Task prompt
Count the lines containing "scene". Give the number alone.
+ + +
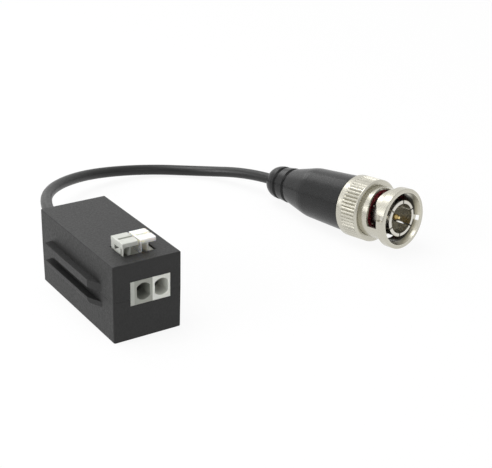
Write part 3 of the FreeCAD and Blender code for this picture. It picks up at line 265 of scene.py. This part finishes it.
def moulded(
    name, colour, grain=2600.0, depth=0.000006, rough=(0.42, 0.56), mottle=0.12,
    specular=0.4, glow=0.0, painted_light=None,
):
    m = Mat(name)
    broad = m.noise(220.0, 4.0, 0.6)
    surface = m.between(broad, shade(colour, 1.0 - mottle), shade(colour, 1.0 + mottle))
    # painted shade and light scale the colour here
    if painted_light:
        surface = m.dimmed(surface, painted_light(m))
    fine = m.noise(grain, 2.0, 0.55)
    m.bump(fine, depth)
    m.set(
        Base_Color=surface,
        Roughness=m.range(fine, NOISE_RANGE, *rough),
        Specular_IOR_Level=specular,
    )
    if glow:
        # a milky plastic: light wanders about a millimetre inside it
        m.set(
            Subsurface_Weight=glow,
            Subsurface_Scale=0.0015,
            Subsurface_Radius=(1.0, 0.85, 0.6),
        )
    return m.mat


def plated(
    name, colour, rough=(0.16, 0.28), depth=0.0000012, tint=0.06,
    turned=0.0, painted_light=None, roughness=None,
):
    m = Mat(name)
    broad = m.noise(320.0, 4.0, 0.6)
    surface = m.between(broad, shade(colour, 1.0 - tint), colour)
    # painted shade and light scale the colour here
    if painted_light:
        surface = m.dimmed(surface, painted_light(m))
    fine = m.noise(900.0, 3.0, 0.6)
    gloss = m.range(fine, NOISE_RANGE, *rough)
    if roughness:
        gloss = roughness(m, gloss)
    normal = m.bump(fine, depth)
    if turned:
        # fine lathe marks, which run round the plug's axis
        inputs = {"W": m.along_plug(), "Scale": 9000.0, "Detail": 2.0}
        marks = m.add("ShaderNodeTexNoise", inputs, noise_dimensions="1D")
        m.bump(marks.outputs["Fac"], turned, normal)
    m.set(Base_Color=surface, Roughness=gloss, Metallic=1.0)
    return m.mat


HOUSING = moulded(
    "housing_black", (0.009, 0.0091, 0.0089), depth=0.00004, specular=0.39, rough=(0.42, 0.58),
    mottle=0.16,
)
TERMINAL_ROUGH = (0.4, 0.5)
GREY = moulded(
    "terminal_grey", (0.34, 0.35, 0.31), rough=TERMINAL_ROUGH, mottle=0.04, painted_light=entry_painted_shade
)
END_GREY = moulded("terminal_end_grey", (0.46, 0.47, 0.43), rough=TERMINAL_ROUGH, mottle=0.04)
WHITE = moulded(
    "terminal_white", (0.75, 0.76, 0.7), rough=TERMINAL_ROUGH, mottle=0.03, glow=0.12,
    painted_light=entry_painted_shade,
)
LEVER_GREY = moulded("lever_pale_grey", (0.52, 0.53, 0.49), rough=(0.38, 0.48), mottle=0.03)
LEVER_WHITE = moulded(
    "lever_white", (0.84, 0.825, 0.765), rough=(0.36, 0.46), mottle=0.02, glow=0.8
)
BOOT = moulded(
    "boot_rubber", (0.006, 0.0062, 0.0064), grain=1800.0, depth=0.000012, rough=(0.25, 0.32),
    mottle=0.15, specular=0.34,
)
CABLE = moulded(
    "cable_jacket", (0.008, 0.0084, 0.008), grain=1500.0, depth=0.000008, rough=(0.34, 0.44),
    mottle=0.1,
)
NICKEL_COLOUR = (0.57, 0.552, 0.478)
NICKEL = plated("nickel_plate", NICKEL_COLOUR, rough=(0.2, 0.3))
NUT_NICKEL = plated(
    "nut_nickel", NICKEL_COLOUR, rough=(0.22, 0.3), depth=0.0000005, tint=0.04,
    turned=0.0000003, painted_light=nut_painted_shade_and_light, roughness=funnel_roughness,
)
CONTACT_NICKEL = plated(
    "contact_nickel", (0.68, 0.66, 0.6), rough=(0.22, 0.3), depth=0.0000005, tint=0.04
)
STEEL = plated("spring_steel", (0.56, 0.56, 0.57))
TIN = plated("tinned_copper", (0.72, 0.71, 0.68), rough=(0.3, 0.42))
GOLD = plated("gold_plate", (0.85, 0.65, 0.29), rough=(0.2, 0.28))
COPPER = plated("enamelled_copper", (0.62, 0.28, 0.12), rough=(0.2, 0.3))
GASKET = moulded(
    "red_gasket", (0.38, 0.036, 0.056), depth=0.00001, rough=(0.35, 0.45), mottle=0.08
)
DARK = moulded("dark_insulator", (0.36, 0.345, 0.29), rough=(0.35, 0.45))
BOARD = moulded("board_green", (0.02, 0.12, 0.05))
FERRITE = moulded("ferrite", (0.05, 0.05, 0.05), depth=0.00002, rough=(0.6, 0.75))
CERAMIC = moulded("ceramic_brown", (0.45, 0.22, 0.06), depth=0.000004, rough=(0.25, 0.35))
LACQUER = moulded("resistor_blue", (0.16, 0.33, 0.5), depth=0.000004, rough=(0.25, 0.35))
NYLON = moulded("nylon_natural", (0.6, 0.6, 0.54), rough=(0.4, 0.5))

FINISH = {
    "lower_housing": HOUSING,
    "upper_housing": HOUSING,
    "terminal_end_plate": END_GREY,
    "terminal_body_grey": GREY,
    "terminal_body_white": WHITE,
    "lever_grey": LEVER_GREY,
    "lever_white": LEVER_WHITE,
    "contact_bar_grey": TIN,
    "contact_bar_white": TIN,
    "clamp_spring_grey": STEEL,
    "clamp_spring_white": STEEL,
    "circuit_board": BOARD,
    "toroid_core": FERRITE,
    "toroid_winding": COPPER,
    "ceramic_capacitor": CERAMIC,
    "film_resistor": LACQUER,
    "coax_tail": CABLE,
    "coax_stub": CABLE,
    "cable_tie": NYLON,
    "coupling_nut": NUT_NICKEL,
    "connector_body": NICKEL,
    "outer_contact": CONTACT_NICKEL,
    "crimp_ferrule": NICKEL,
    "insulator": DARK,
    "centre_pin": GOLD,
    "gasket": GASKET,
    "wave_washer": STEEL,
    "thrust_washer": STEEL,
    "retaining_ring": STEEL,
    "strain_boot": BOOT,
}


def dress(obj, mat):
    obj.data.materials.clear()
    obj.data.materials.append(mat)


for node_name, finish in FINISH.items():
    node = nodes[node_name]
    dress(node, finish)
    node.data.shade_smooth()
    node.data.set_sharp_from_angle(angle=math.radians(28.0))
    # long flat or tapering faces keep their own shading beside a small rounded edge
    even = node.modifiers.new("even_normals", "WEIGHTED_NORMAL")
    even.keep_sharp = True
    even.weight = 90
dress(cable, CABLE)


# Floor, world and lamps
def make_floor():
    mesh = bpy.data.meshes.new("floor")
    half = 3.0
    corners = [(-half, -half, 0), (half, -half, 0), (half, half, 0), (-half, half, 0)]
    mesh.from_pydata(corners, [], [(0, 1, 2, 3)])
    floor = bpy.data.objects.new("floor", mesh)
    scene.collection.objects.link(floor)
    m = Mat("floor_white")
    m.set(Base_Color=(0.82, 0.82, 0.82, 1.0), Roughness=0.9, Specular_IOR_Level=0.0)
    glow = m.add("ShaderNodeEmission", {"Strength": 1.0})
    path = m.add("ShaderNodeLightPath").outputs
    seen = m.math("MAXIMUM", path["Is Camera Ray"], path["Is Glossy Ray"])
    seen = m.math("MAXIMUM", seen, path["Is Transmission Ray"])
    # the shadow shows near the object, and far away the floor is as white as the backdrop
    away = m.add("ShaderNodeVectorMath", {0: m.coord}, operation="LENGTH").outputs["Value"]
    share = m.math("MULTIPLY", seen, m.range(away, (0.16, 0.5), 0.9, 1.0))
    surface = m.mix(share, m.bsdf, glow)
    m.feed(surface, m.tree.nodes["Material Output"].inputs["Surface"])
    dress(floor, m.mat)


def make_world():
    world = bpy.data.worlds.new("studio")
    scene.world = world
    world.use_nodes = True
    world.node_tree.nodes.clear()
    t = Tree(world.node_tree)
    white = t.add("ShaderNodeBackground", {"Color": (1.0, 1.0, 1.0, 1.0), "Strength": 1.0})
    # the room is lighter behind the object, where the backdrop stands, than on the camera's side
    ahead = t.add("ShaderNodeTexCoord").outputs["Generated"]
    ahead = t.add("ShaderNodeSeparateXYZ", {0: ahead}).outputs["Y"]
    path = t.add("ShaderNodeLightPath").outputs
    shiny = t.math("MAXIMUM", path["Is Glossy Ray"], path["Is Transmission Ray"])
    room = t.add(
        "ShaderNodeBackground",
        {
            "Color": t.range(ahead, (-0.9, 0.3), 0.62, 1.0),
            "Strength": t.range(shiny, (0.0, 1.0), 0.55, 1.0),
        },
    )
    surface = t.mix(path["Is Camera Ray"], room, white)
    t.add("ShaderNodeOutputWorld", {"Surface": surface})


def lamp(name, place, aim, size, power):
    data = bpy.data.lights.new(name, "AREA")
    data.shape = "RECTANGLE"
    data.size, data.size_y = size
    data.energy = power
    obj = bpy.data.objects.new(name, data)
    scene.collection.objects.link(obj)
    obj.location = place
    obj.rotation_euler = (Vector(aim) - Vector(place)).to_track_quat("-Z", "Y").to_euler()


make_floor()
make_world()
lamp("overhead", (-0.1, 0.15, 0.55), (0.03, 0.01, 0.0), (0.5, 0.4), 2.5)
lamp("back", (0.06, 0.6, 0.36), (0.05, 0.01, 0.0), (0.32, 0.2), 0.36)
lamp("left", (-0.5, 0.1, 0.22), (0.02, 0.0, 0.01), (0.3, 0.25), 1.6)
lamp("front", (0.15, -0.6, 0.35), (0.03, 0.0, 0.01), (0.3, 0.2), 0.4)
+ + +
Exercise answer
4